I honestly didn’t have any set expectations going in. I didn’t know much about it.
It wasn’t an easy place to live, but I miss it a lot. It’s hard to put into words the kinds of connections you make with the people on the island. For my boyfriend and me, it was the connections made with our students. It was a whole other world over there. I definitely worried when I first got there that I would have a hard time, but as you ease into the life where it becomes comfortable and familiar. You find things to do.
Do not look at pretty pictures from there and think that it’s all beautiful beaches and sunny days.
Do not go with high expectations. It will change your life spending time living there, but you have to go with ideas of ways to occupy your time.
Make use of the ocean. Swim. Surf. Paddleboard. Do all the things. Climate change is real and destroying the islands, and they may not be there in 20-50 years.
17. Would you recommend others to live on the Marshall Islands?
I won’t lie. I recommended a teacher friend of mine live there and I recently found out she left to go back home to the states early.

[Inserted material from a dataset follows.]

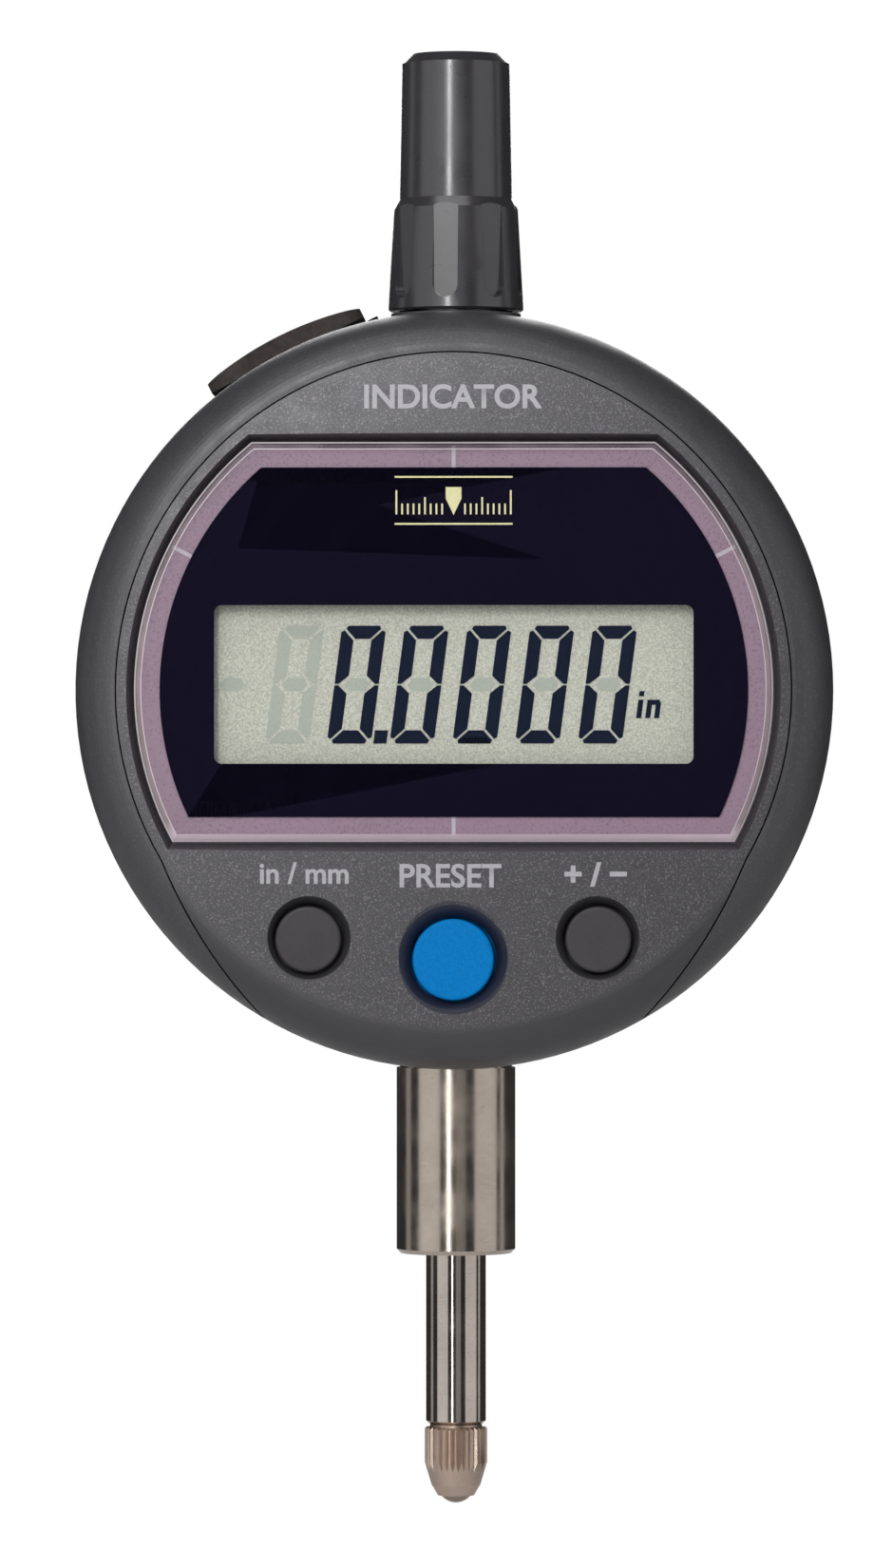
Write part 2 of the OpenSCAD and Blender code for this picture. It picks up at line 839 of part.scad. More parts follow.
module spindle_cap() {
    neck_room_r = neck_r + 0.08;
    neck_room_h = neck_h + 1.2;
    groove_r = neck_r + 1;
    groove_h = 0.95;
    bore_h = spindle_top + travel + 2 - cap_foot;
    edge = 0.75;
    color("#4e4d50") at_centre() difference() {
        rotate_extrude() polygon([
            [0, cap_foot], [cap_r - 0.15, cap_foot], [cap_r, cap_foot + 0.15],
            [skirt_top_r, skirt_top - 0.5], [crown_r[0], skirt_top + 0.3],
            [crown_r[1], cap_top - edge], [crown_r[1] - edge, cap_top], [0, cap_top]
        ]);
        translate([0, 0, cap_foot - through]) cylinder(h = neck_room_h + through, r = neck_room_r);
        translate([0, 0, cap_foot - through]) cylinder(h = groove_h + through, r = groove_r);
        translate([0, 0, cap_foot]) cylinder(h = bore_h, r = spindle_r + 0.35);
        for (i = [0 : flutes - 1])
            rotate(i * 360 / flutes - 90 - flute_turn) flute();
    }
}

// One upright flute, open at the skirt's top and rounded at its foot.
module flute() {
    foot = cap_foot + 0.9 + flute_r;
    translate([cap_r - flute_depth - 0.2, 0, 0]) rotate([90, 0, 90]) linear_extrude(3) {
        translate([0, foot]) circle(flute_r);
        translate([-flute_r, foot]) square([2 * flute_r, skirt_top - foot + through]);
    }
}

// ---- Data port ----

module data_connector() {
    reach = [20.5, 27];
    cavity = 4.4;
    color("#1a1a1c") at_port() difference() {
        block([socket_w + 1.8, socket_h + 1.8, reach[1] - reach[0]], [0, 0, (reach[0] + reach[1]) / 2]);
        block([socket_w, socket_h, cavity + through], [0, 0, reach[1] - cavity / 2 + through / 2]);
        for (i = [0 : contacts - 1])
            block([0.6, 1.2, 8], [contact_x(i), 0, reach[0]]);
    }
}

function contact_x(i) = (i - (contacts - 1) / 2) * contact_pitch;

module data_contacts() {
    color("#c8a858") at_port() for (i = [0 : contacts - 1])
        translate([contact_x(i), 0, contact_u]) {
            block([0.5, 1, 5.6], [0, 0, 2.8]);
            block([0.5, 0.7, 0.3], [0, 0, 5.7]);
        }
}

// The rubber cover: a flat-bottomed pad with a plug that fills the socket.
module data_port_cover() {
    crown_u = port_u + port_crown;
    color("#3c3632") at_port() {
        intersection() {
            translate([0, 0, crown_u - port_arc_r]) rotate([90, 0, 0])
                cylinder(h = port_depth, r = port_arc_r, center = true);
            block([port_w, port_depth, 2 * port_crown], [0, 0, port_u + port_crown]);
            translate([0, 0, port_u - 0.2]) linear_extrude(2 * port_crown)
                rounded_plate(port_w, port_depth, 1.6);
        }
        block([socket_w - 2 * plug_gap, socket_h - 2 * plug_gap, 3.6], [0, 0, port_u - 1.7]);
    }
}

module data_port_flex() {
    color("#141414") at_port() translate([nub_at, 0, nub_foot + 0.1]) cylinder(h = 2, r = nub_r);
}

// ---- Rear ----

module rear_cover() {
    edge = 0.4;
    color("#474548") facing() difference() {
        union() {
            rotate_extrude() polygon([
                [0, rear_h], [body_r - 0.2 - edge, rear_h], [body_r - 0.2, rear_h + edge],
                [body_r - 0.2, -case_back], [0, -case_back]
            ]);
            rotate([0, 90, 0]) translate([0, 0, -lug_t / 2]) linear_extrude(lug_t) {
                translate([-lug_h, 0]) circle(lug_r);
                translate([-rear_h - bite, -lug_r]) square([rear_h - lug_h + bite, 2 * lug_r]);
            }
        }
        translate([0, 0, lug_h]) rotate([0, 90, 0])
            cylinder(h = lug_t + 2 * through, d = lug_hole_d, center = true);
        screw_holes(rear_screws(), rear_h - through, 0);
        ring(seal_r + seal_groove_w / 2, seal_r - seal_groove_w / 2,
            -case_back - seal_groove_depth, -case_back + through);
    }
}

module rear_seal() {
    color("#161616") facing() translate([0, 0, -case_back - seal_groove_depth / 2]) rotate_extrude()
        translate([seal_r, 0]) circle(r = seal_groove_depth / 2 - bite, $fn = 32);
}

module rear_cover_screws() {
    color("#8e8e90") facing() screws(rear_screws(), rear_h, floor_h + 2.6, 1.7, screw_r);
}

// ---- Nodes ----

module solar_cell_top_left() { solar_cell(90, 153); }
module solar_cell_top_right() { solar_cell(27, 90); }
module solar_cell_bottom_left() { solar_cell(153, 270); }
module solar_cell_bottom_right() { solar_cell(-90, 27); }

case_body();
face_cover();
window_lens();
display_mask();
solar_cell_top_left();
solar_cell_top_right();
solar_cell_bottom_left();
solar_cell_bottom_right();
lcd_glass();
lcd_segments();
lcd_reflector();
zebra_strips();
circuit_board();
controller_chip();
storage_capacitor();
encoder_read_head();
board_screws();
face_cover_screws();
key_mat();
unit_button();
preset_button();
sign_button();
stem();
lower_bushing();
upper_bushing();
stem_seal();
spindle();
contact_point();
contact_ball();
scale_carrier();
carrier_screw();
encoder_scale();
guide_pin();
guide_rail();
rail_screws();
return_spring();
spring_post_fixed();
spring_post_moving();
stop_bumper();
cap_neck();
cap_o_ring();
spindle_cap();
data_connector();
data_contacts();
data_port_cover();
data_port_flex();
rear_cover();
rear_seal();
rear_cover_screws();
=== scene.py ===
import math

import bpy
import bmesh
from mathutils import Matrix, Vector


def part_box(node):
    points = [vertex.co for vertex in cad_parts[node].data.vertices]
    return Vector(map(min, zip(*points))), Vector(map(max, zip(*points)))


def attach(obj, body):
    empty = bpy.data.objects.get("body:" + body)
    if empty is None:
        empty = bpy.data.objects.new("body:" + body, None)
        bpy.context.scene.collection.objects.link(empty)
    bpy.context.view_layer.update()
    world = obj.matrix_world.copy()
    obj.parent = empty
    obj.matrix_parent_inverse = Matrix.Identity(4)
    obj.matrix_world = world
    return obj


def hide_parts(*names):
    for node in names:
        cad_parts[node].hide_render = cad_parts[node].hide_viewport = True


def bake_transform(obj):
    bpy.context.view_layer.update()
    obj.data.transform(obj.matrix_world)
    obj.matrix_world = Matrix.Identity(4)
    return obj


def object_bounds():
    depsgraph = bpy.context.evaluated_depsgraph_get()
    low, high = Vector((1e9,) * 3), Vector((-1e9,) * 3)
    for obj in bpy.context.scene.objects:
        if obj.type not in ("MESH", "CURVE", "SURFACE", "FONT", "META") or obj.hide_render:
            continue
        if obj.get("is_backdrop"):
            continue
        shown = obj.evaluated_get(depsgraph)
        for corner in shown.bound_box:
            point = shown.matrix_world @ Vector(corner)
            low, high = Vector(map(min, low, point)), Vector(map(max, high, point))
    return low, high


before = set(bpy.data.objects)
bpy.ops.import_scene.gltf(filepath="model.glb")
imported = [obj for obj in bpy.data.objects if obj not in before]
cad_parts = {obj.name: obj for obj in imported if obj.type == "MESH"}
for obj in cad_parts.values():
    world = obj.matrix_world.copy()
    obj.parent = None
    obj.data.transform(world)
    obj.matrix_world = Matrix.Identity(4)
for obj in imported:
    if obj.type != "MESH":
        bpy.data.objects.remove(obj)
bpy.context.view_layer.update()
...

It isn’t for everyone, and I know this, but I would still tell people to give it a try. I loved it. My friends and coworkers loved it. But that doesn’t mean I think everyone would. It is not a place I would recommend anyone go and settle down for a long time. But it’s definitely a place to go for a year or two and see how it goes.
18. What have you learned from living abroad?
What haven’t I learned? I believe that we are constantly learning throughout our lives, regardless of where we are and what we are doing. It’s important always to keep learning, keep experiencing new things, and to grow.
Each new place I move to helps me grow. I learn new ways of living. You learn to deal with things you may never have had to deal with if you stayed home in your hometown. I have lived in many different places and learned many different things, and it’s hard to recount all of them. My mantra in life is ‘never a grown-up because I am always growing.’ And that’s me, always adapting to new places, learning new things and growing.